Of the lines listed below, how many contain the string "part"? Answer with the number alone.

╭──

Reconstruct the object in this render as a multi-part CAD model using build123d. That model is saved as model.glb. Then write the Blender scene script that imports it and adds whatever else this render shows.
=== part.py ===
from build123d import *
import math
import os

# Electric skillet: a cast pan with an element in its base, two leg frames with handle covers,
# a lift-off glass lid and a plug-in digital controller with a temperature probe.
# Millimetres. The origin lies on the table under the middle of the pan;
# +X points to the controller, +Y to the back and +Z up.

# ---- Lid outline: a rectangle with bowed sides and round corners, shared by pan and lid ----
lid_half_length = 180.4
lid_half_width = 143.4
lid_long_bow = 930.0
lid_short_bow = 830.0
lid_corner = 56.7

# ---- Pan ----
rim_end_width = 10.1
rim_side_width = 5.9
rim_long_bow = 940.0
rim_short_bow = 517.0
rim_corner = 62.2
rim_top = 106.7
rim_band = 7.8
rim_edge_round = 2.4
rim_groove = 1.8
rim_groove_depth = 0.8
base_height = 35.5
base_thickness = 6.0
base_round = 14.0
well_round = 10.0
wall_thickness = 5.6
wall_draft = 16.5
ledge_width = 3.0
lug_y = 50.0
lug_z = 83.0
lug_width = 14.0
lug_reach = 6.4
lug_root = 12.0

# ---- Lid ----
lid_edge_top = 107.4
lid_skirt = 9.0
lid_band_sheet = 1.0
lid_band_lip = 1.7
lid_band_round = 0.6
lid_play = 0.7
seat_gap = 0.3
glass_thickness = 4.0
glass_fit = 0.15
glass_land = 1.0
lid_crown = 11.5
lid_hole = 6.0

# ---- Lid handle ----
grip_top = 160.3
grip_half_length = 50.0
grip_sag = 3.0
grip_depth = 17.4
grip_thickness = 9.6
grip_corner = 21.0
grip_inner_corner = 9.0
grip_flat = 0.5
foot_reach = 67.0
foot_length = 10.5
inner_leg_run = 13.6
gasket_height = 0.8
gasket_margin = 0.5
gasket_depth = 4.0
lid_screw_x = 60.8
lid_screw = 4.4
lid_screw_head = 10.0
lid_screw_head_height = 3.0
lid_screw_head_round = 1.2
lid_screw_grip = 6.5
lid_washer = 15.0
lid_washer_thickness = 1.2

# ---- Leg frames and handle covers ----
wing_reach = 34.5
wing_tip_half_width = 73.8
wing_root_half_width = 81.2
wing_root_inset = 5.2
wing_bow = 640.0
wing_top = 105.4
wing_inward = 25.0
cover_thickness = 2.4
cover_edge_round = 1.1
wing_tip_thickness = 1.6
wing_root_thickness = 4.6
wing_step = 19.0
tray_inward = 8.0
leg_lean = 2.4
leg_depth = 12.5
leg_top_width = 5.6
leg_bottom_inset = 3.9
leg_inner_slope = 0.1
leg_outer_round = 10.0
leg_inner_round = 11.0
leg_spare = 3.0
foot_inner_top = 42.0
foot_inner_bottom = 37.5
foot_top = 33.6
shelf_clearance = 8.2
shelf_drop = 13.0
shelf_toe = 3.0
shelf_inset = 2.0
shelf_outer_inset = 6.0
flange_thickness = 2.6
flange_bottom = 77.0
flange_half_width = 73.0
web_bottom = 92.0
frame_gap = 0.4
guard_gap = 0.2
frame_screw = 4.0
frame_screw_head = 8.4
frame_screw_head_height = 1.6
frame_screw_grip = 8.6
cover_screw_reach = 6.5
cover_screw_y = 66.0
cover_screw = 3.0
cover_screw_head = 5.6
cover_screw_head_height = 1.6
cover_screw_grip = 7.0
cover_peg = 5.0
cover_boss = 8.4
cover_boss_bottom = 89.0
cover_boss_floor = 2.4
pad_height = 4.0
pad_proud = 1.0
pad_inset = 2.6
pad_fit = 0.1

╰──

#### [Full response]
2